Even so, I agree that
code-switching
isn't the most descriptive or transparent term. It certainly has no poetry to it. But then, I often suspect that there is a secret cabal of linguists who meet each year to make sure linguistic terminology remains as impenetrable and unpleasant as possible. This way they can make sure that anyone with an interest in language feels compelled to pursue graduate studies, thus preserving their supply of low-cost teaching assistants. And I can certainly understand not wanting to reduce a way of talking and interacting to something as sterile-sounding as
code-switching.
It sounds more like the province of machine than man, like something the IBM programmers taught Watson.

But code-switching is so much more interesting than that. Like creoles, pidgins, and jargons, it's a creature of language contact. But unlike creoles, pidgins, and jargons, code-switching occurs in—and is therefore evidence of—environments more conducive to bilingualism than, for instance, the slave-based societies of the colonial Americas. Though code-switching is not a phenomenon that connotes anything close to perfect social equality, at the very least it must be a sign of relative social mobility.

When I went to Laredo, I expected to find one of three things, in descending order of probability: (1) a community that had developed an English-Spanish creole, (2) a community that was assimilating to Spanish, or (3) a community that was assimilating to English. I thought I would be able to deduce from this what we might be able to expect from American cities with growing Spanish-speaking populations. As it turned out, I wasn't quite sure how to interpret my actual observations, though I was certainly aware that they represented only one small part of the city's complex linguistic reality.

I knew one thing for sure, though. If English was still somehow managing to hold its own in a city where 92 percent of the population spoke Spanish, then groups such as U.S. English were tilting at windmills even more than I had thought.
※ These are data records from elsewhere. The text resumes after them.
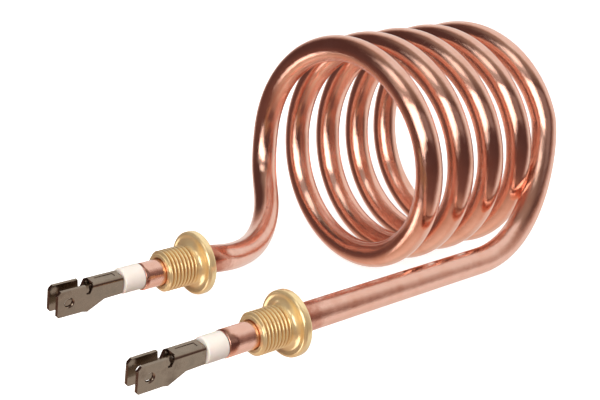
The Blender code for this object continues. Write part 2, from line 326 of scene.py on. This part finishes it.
def arc(radius_centre, y_centre, size, start, end, steps):
    """(radius, y) points on a small rounding of an outline; angles in degrees."""
    points = []
    for i in range(steps + 1):
        angle = math.radians(start + (end - start) * i / steps)
        points.append((radius_centre + size * math.cos(angle), y_centre + size * math.sin(angle)))
    return points


def thread_radius(y, angle):
    """Radius of a true right-hand helical thread, fading at both ends."""
    from_front = y - STEM_FRONT_Y
    phase = from_front / THREAD_PITCH - angle / math.tau
    tooth = 1.0 - abs(2.0 * (phase - math.floor(phase)) - 1.0)
    tooth = min(max((tooth - 0.12) / 0.7, 0.0), 1.0)
    tooth = tooth * tooth * (3.0 - 2.0 * tooth)
    start = THREAD_ROOT_R - 0.05
    crest = max(min(THREAD_TOP_R, start + from_front * 1.5), start)
    fade = min(max((THREAD_REAR_Y - y) / 0.6, 0.0), 1.0)
    root = THREAD_ROOT_R + (NECK_R - THREAD_ROOT_R) * (1.0 - fade)
    return root + max(crest - root, 0.0) * tooth * fade if crest > root else crest


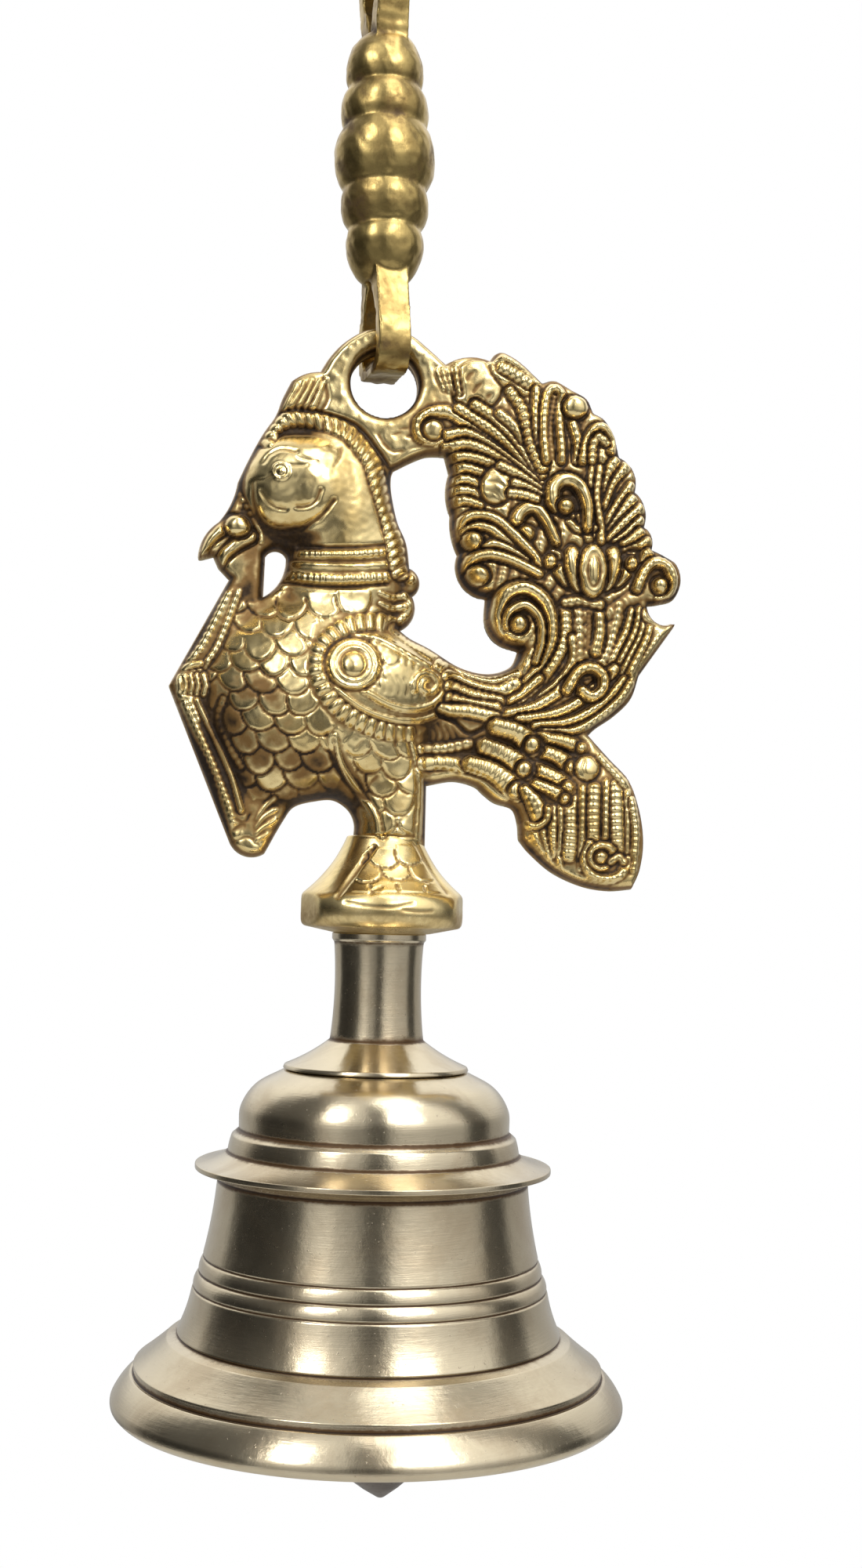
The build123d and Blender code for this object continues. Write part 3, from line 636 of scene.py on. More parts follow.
def tail_side():
    """Right-hand feathers, scrolls, the lotus and the hook."""
    for line in ([53.4, 108.6, 50.4, 104.6, 48.6, 99.2], [51, 109.8, 48.8, 106, 47.2, 100.6],
            [54.8, 104, 51.8, 99.6, 49, 94.8], [55, 101, 53, 98, 50, 93],
            [57.1, 99, 53.4, 95.6, 50.2, 91.8], [57.2, 96, 54, 92.8, 51, 90.4],
            [57, 93.4, 55, 91.6, 52.4, 90], [59, 91.4, 56, 89.6, 52.6, 88.4],
            [59.2, 88.8, 56.6, 87.4, 54, 86.6]):
        feather(line, 0.98, 1, 0.1, pitch=1.1, bite=0.45, ends=(1, 0.7), sink=0.9)
    for line in ([46, 109.6, 45.6, 104, 46.2, 98, 46.4, 92], [47.6, 108, 47, 101, 48, 95, 48.2, 91],
            [43.2, 96.5, 44.4, 93.6, 45.4, 91.2], [41, 95, 43, 93.4, 46.4, 94]):
        feather(line, 0.75, 0.8, 0, ends=(0.8, 0.9), sink=0.9)
    # two fat commas
    feather([34.2, 99.6, 35.6, 95.6, 37.2, 92.4], 0.9, 1, 0, ends=(0.8, 1), sink=1)
    strand([44.9, 94, 44.6, 99.6, 42.6, 103.8, 39.2, 104.8, 36.8, 102.4, 37.2, 99.4, 39.4, 98.2], 2.2, 2.7,
        0.3, ends=(0.5, 0.85), sink=1.5, wide=1.12)
    groove([43.4, 102.6, 41, 104.4, 38.6, 103.4, 38.2, 101.2], 0.4, 0.4)
    knob((39.9, 98.7), (1.9, 1.8), 2.5, 0.4, sink=0.6)
    strand([37.8, 90.2, 35.4, 95.2, 32.8, 97.9, 29.9, 97, 28.7, 94.2, 30, 92], 1.75, 2.4, 0.3,
        ends=(0.6, 0.9), sink=1.5, wide=1.1)
    knob((31, 92), (1.9, 1.8), 2.4, 0.4, sink=0.6)
    # scroll ends on the left, each with its bands
    strand([16, 89.6, 16.3, 93.8, 19.4, 95.6, 23.5, 95.1, 27.1, 92.6, 31.4, 88.4, 35, 84], 1.6, 1.9, 0.1,
        pitch=1.25, bite=0.3, ends=(0.7, 0.8), sink=1.2)
    strand([17.4, 91.6, 20.2, 93, 23.6, 92.2, 27.2, 89, 31.4, 85.4], 1.4, 1.7, 0.1, pitch=1.25, bite=0.3,
        ends=(0.8, 0.8), sink=1.2)
    knob((19, 89.6), (2.4, 2.2), 2.6, 0.2, sink=1.3)
    strand([22, 88.4, 23.8, 89.2, 27.6, 87.8, 31, 85.6], 1, 1.2, 0.2, pitch=2.4, bite=0.25, sink=1.2)
    strand([17.3, 82.4, 18.9, 85.4, 23, 86.6, 28.2, 85.4, 34, 82.8], 1.7, 2, 0.1, pitch=1.25, bite=0.3,
        ends=(0.8, 0.7), sink=1.2)
    knob((20.3, 81.7), (2.6, 2.3), 2.7, 0.2, sink=1.3)
    # lotus
    petals = [((39.2, 84.2), (53.4, 84.6), (2.2, 4.9), 2.1, 0.4, 32, 1.2),
        ((36.6, 85.7), (55.2, 86.2), (1.5, 1.7), 2.2, 0.2, 0, 0.8),
        ((42.4, 84.2), (50, 84.6), (2.5, 5.5), 2.5, 0.6, 14, 0.9)]
    for left, right, radii, rise, level, turn, sink in petals:
        knob(left, radii, rise, level, turn, sink)
        knob(right, radii, rise, level, -turn, sink)
    knob((46.2, 83.9), (3.3, 6.3), 2.5, 1, sink=0.9)
    groove(spiral((46.2, 84), 2.2, 2.2, 0, 1), 0.35, 0.45)
    knob((46.2, 83.8), (1.2, 3.4), 0.8, 2.7, sink=0.5)
    for line in ([41.8, 87.4, 42.4, 84, 44, 80.4], [50.8, 87.6, 50.2, 84.2, 48.4, 80.6],
            [38.4, 87.2, 40, 83.6, 42.4, 80.2], [54.2, 87.2, 52.6, 84, 50, 80.6]):
        groove(line, 0.4, 0.5)
    # hook
    strand([56.6, 80.6, 58, 84, 60, 86.4, 62.8, 86.6, 64.7, 84.2, 64.7, 80.8, 62.6, 78.7], 1.6, 2.1, 0.2,
        pitch=1.3, bite=0.3, ends=(0.8, 0.9), sink=1.4)
    knob((62, 81.4), (1.9, 2), 2.3, 0.1, sink=1.3)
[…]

Admittedly, even my own travels may seem to perpetuate the idea that English is spoken less and less in the United States. In Miami, for instance, I felt like I was living in three different languages, none of them English, and in Laredo it was frequently assumed that I understood Spanish. But my experience was anything but random. I chose to visit these cities because I knew that their language communities were supported by their particular immigration patterns and policies. And even in these cities—cities I had selected specifically for their vigorous Spanish-language communities—I was never without linguistic recourse. With very few exceptions, everyone I met spoke at least some English. With
no
exceptions, everyone I encountered in any sort of official capacity spoke excellent English.

My experience may be anecdotal, but it is supported by hard data. Although not everyone who comes to the United States manages to learn fluent English, it is exceedingly rare for the second generation to avoid doing it. According to Calvin Veltman, an expert on language demographics, there are a few determinants of the rapidity with which English is acquired. Economic motivators are, of course, hugely important. But Veltman has found that the younger a person is at the time of immigration, the more extensive the language shift. Furthermore, the longer a person has been in the United States, the more extensive the shift. He ultimately concludes that “the language shift process of immigrants begins
immediately upon arrival
in the United States, progresses rapidly and ends within approximately fifteen years” (italics mine).
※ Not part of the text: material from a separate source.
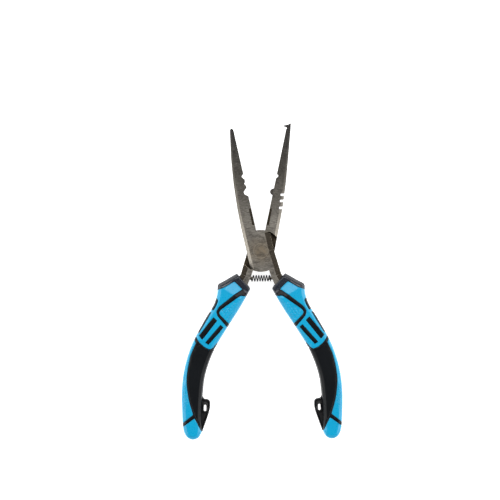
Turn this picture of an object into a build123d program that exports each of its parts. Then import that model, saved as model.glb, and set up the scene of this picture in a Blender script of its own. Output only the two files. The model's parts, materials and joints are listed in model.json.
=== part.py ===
from build123d import *
import math
import os

# Long-nose split-ring fishing pliers, stored fully open and lying on their back.
# X and Y lie in the plane of the tool, +Y runs to the jaw tips, +Z is up from the
# surface it lies on. The origin is under the middle of the object.
# Each lever is drawn in its closed position, about the pivot, and then turned out
# by HALF_OPEN. "Front" is the upper side, +Z.

os.makedirs("parts", exist_ok=True)

# ---- driving dimensions, millimetres and degrees ------------------------------
HALF_OPEN = 12.2          # each lever's turn from closed to open
PIVOT_Y = 18.8            # pivot's distance from the middle of the length
GRIP_T = 14.5             # thickness of the grips
MID_Z = GRIP_T / 2        # plane that halves the lap joint
JOINT_T = 10.0            # thickness of the steel at the joint
TIP_T = 3.2               # thickness of the steel at the jaw tips
TANG_T = 5.0              # thickness of the steel inside the grips

DISC_R = 13.0             # half-lap disc of each lever
RECESS_R = 13.1           # round shoulder that the other lever's disc turns in
LAP_GAP = 0.02            # each disc's gap to the plane between the two
FACE_GAP = 0.06           # each jaw face's distance from the closing line
BEVEL = 1.8               # bevel along the outer edges of the steel, at the joint
TIP_BEVEL = 0.6           # and at the jaw tips
SHANK_BEVEL = (3.2, 1.3)  # wide, shallow bevel along the lap and shank

RIVET_R = 3.2             # rivet shank
RIVET_HEAD_R = 4.5
RIVET_HEAD_T = 2.0
RIVET_RUN = 0.04          # radial running clearance of the front lever on the rivet
RIVET_FIT = 0.01          # radial clearance in the rear lever, which holds the rivet

SPRING_OD = 4.3
SPRING_WIRE = 0.65
SPRING_PITCH = 1.72
SPRING_TURNS = 7.0
SPRING_Y = -17.0          # below the pivot
PEG_R = 1.05
PEG_OUT = 1.9             # a peg's length out of the shank
PEG_IN = 2.0              # and into it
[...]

Empirical evidence demonstrates not only that immigrants are still learning English—and learning it well—but also that they are learning it quickly. A 1998 survey of eighth- and ninth-grade students in San Diego and Miami, two cities with extremely large immigrant communities, found that an overwhelming majority of students were extremely proficient in English. Of more than 5,000 students surveyed, 93.6 percent spoke English “very well” or “well.” Haitian and Latin American students logged slightly higher numbers—95.4 percent and 94.7 percent, respectively. Meanwhile, in an analysis of data from the Immigration and Intergenerational Mobility in Metropolitan Los Angeles survey and the third wave of the Children of Immigrants Longitudinal Study, Rubén G. Rumbaut, Douglas S. Massey, and Frank D. Bean found that 96 percent of third-generation Mexican Americans prefer to speak English at home—which is to say that only 4 percent were still speaking Spanish.
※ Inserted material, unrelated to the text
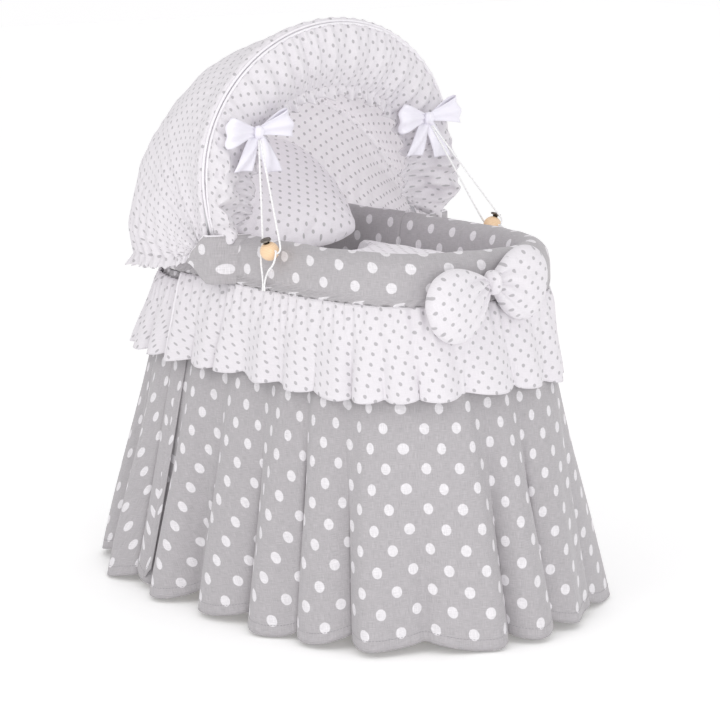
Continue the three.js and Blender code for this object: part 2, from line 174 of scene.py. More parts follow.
def tube_piece(name, path, radius, material, sides=10):
    """A round closed tube along a path; flat coordinates are (round, along) in metres."""
    path = np.asarray(path, float)
    tangent = np.gradient(path, axis=0)
    tangent /= np.linalg.norm(tangent, axis=1)[:, None]
    side = np.cross(tangent[0], (0.31, 0.24, 0.92))
    sides_along = []
    for t in tangent:
        side = side - t * np.dot(side, t)
        side /= np.linalg.norm(side)
        sides_along.append(side)
    sides_along = np.array(sides_along)
    up = np.cross(tangent, sides_along)
    radius = np.broadcast_to(radius, len(path))[:, None]
    points = []
    for k in range(sides):
        turn = 2 * math.pi * k / sides
        points.append(path + radius * (math.cos(turn) * sides_along + math.sin(turn) * up))
    points = np.stack(points, axis=1)
    run = np.concatenate([[0], np.cumsum(np.linalg.norm(np.diff(path, axis=0), axis=1))])
    rounds = np.linspace(0, 2 * math.pi * float(radius.mean()), sides + 1)
    faces, flat = [], []
    for i in range(len(path) - 1):
        for k in range(sides):
            j = (k + 1) % sides
            faces.append((i * sides + k, i * sides + j, (i + 1) * sides + j, (i + 1) * sides + k))
            flat += [
                (rounds[k], run[i]),
                (rounds[k + 1], run[i]),
                (rounds[k + 1], run[i + 1]),
                (rounds[k], run[i + 1]),
            ]
    last = (len(path) - 1) * sides
    faces += [tuple(range(sides))[::-1], tuple(last + k for k in range(sides))]
    flat += [(0, 0)] * sides + [(0, run[-1])] * sides
    return mesh_piece(name, points.reshape(-1, 3), faces, flat, material)


def fasten(piece, body, node=None):
    """Puts a piece on the body it moves with, in place of its CAD node if it has
    one."""
    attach(piece, body)
    if node:
        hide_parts(node)


cord_cloth, tree, shader = new_material("braided cord", 0.72, Base_Color=(0.93, 0.92, 0.92, 1))
flat_place = link_nodes(tree, "ShaderNodeUVMap", uv_map="flat").outputs[0]
plaits = []
for lean in (1, -1):
    skew = link_nodes(
        tree, "ShaderNodeVectorMath", {0: flat_place, 1: (900.0, lean * 700.0, 0)}, operation="DOT_PRODUCT"
    )
    plaits.append(calc(tree, "SINE", skew.outputs["Value"]))
plait = calc(tree, "MAXIMUM", plaits[0], plaits[1])
bump = link_nodes(tree, "ShaderNodeBump", {"Strength": 0.6, "Distance": 0.0004, "Height": plait})
tree.links.new(bump.outputs[0], shader.inputs["Normal"])
# The braid is painted darker in the grooves between its strands, following the same height as its bump:
# painted shade.
painted_groove_shade = link_nodes(tree, "ShaderNodeMapRange", {"Value": plait, 1: -1.0, 2: 1.0, 3: 0.84, 4: 0.95})
groove_shaded_color = link_nodes(
    tree, "ShaderNodeCombineColor", {0: painted_groove_shade.outputs[0], 1: painted_groove_shade.outputs[0], 2: painted_groove_shade.outputs[0]}
)
tree.links.new(groove_shaded_color.outputs[0], shader.inputs["Base Color"])


def inside_ball(x, rise):
    return (x, LOCK_PLACE[1] + rise * math.sin(LOCK_TILT), LOCK_PLACE[2] + rise * math.cos(LOCK_TILT))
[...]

If Spanish-speakers are assimilating to English so completely, why, then, is there such a strong sense in the United States that the opposite is true? Well, it's not entirely imagined. Though retention of Spanish in the second and third generations is certainly not high by any standards, it is nevertheless slightly higher than language retention rates seen in other groups today and historically. In
Legacies: The Story of the Immigrant Second Generation
, sociologists Alejandro Portes and Rubén Rumbaut conclude, “Children whose cultural background includes Spanish are more likely than other second-generation youths to preserve that language, regardless of what school they attend or what type of family they come from.”

But perhaps most important, the Latino population in the United States has been rapidly increasing. Though rates of Spanish retention are low and the speed of English acquisition is high, the massive influx of foreign-born Spanish-speakers is naturally going to affect the immediate language environment. As a result of immigration, there has, very broadly, been a slight increase in limited English proficiency in the United States over the past thirty years. The proportion of the population ages five and over who spoke English less than “very well” grew from 4.8 percent in 1980 to 6.1 percent in 1990 to 8.1 percent in 2000. According to the most recent available estimates, this number has now crept up to 8.6 percent.

These numbers probably underestimate the perceived language shift. As ethnic communities welcome steady inflows of immigrants, the usual process of language shift—limited English in the first generation, bilingual in the second generation, monolingual English in the third—is obscured, at least on the surface. When families acquire English proficiency, their economic circumstances typically improve, allowing them to move out of the gateway neighborhoods favored by new arrivals. If you walk into a border town or ethnic enclave and look around, it's not hard to come to the conclusion that these communities “just aren't learning English.”

I would suggest, however, that the rise in alarmism about the English language is also driven by factors beyond an exaggerated perception of demographic trends. As it turns out, most of the states that have passed official-English legislation are not what I would call our more multicultural regions. Despite this—or, indeed, perhaps because of this—official-English proposals in these states have garnered overwhelming support. In Alabama, 89 percent of voters supported an official-English measure at a time when less than 3 percent of the state's population spoke a language other than English at home. Of the ten states with the highest percentages of English-speakers, eight have passed legislation declaring English the official language.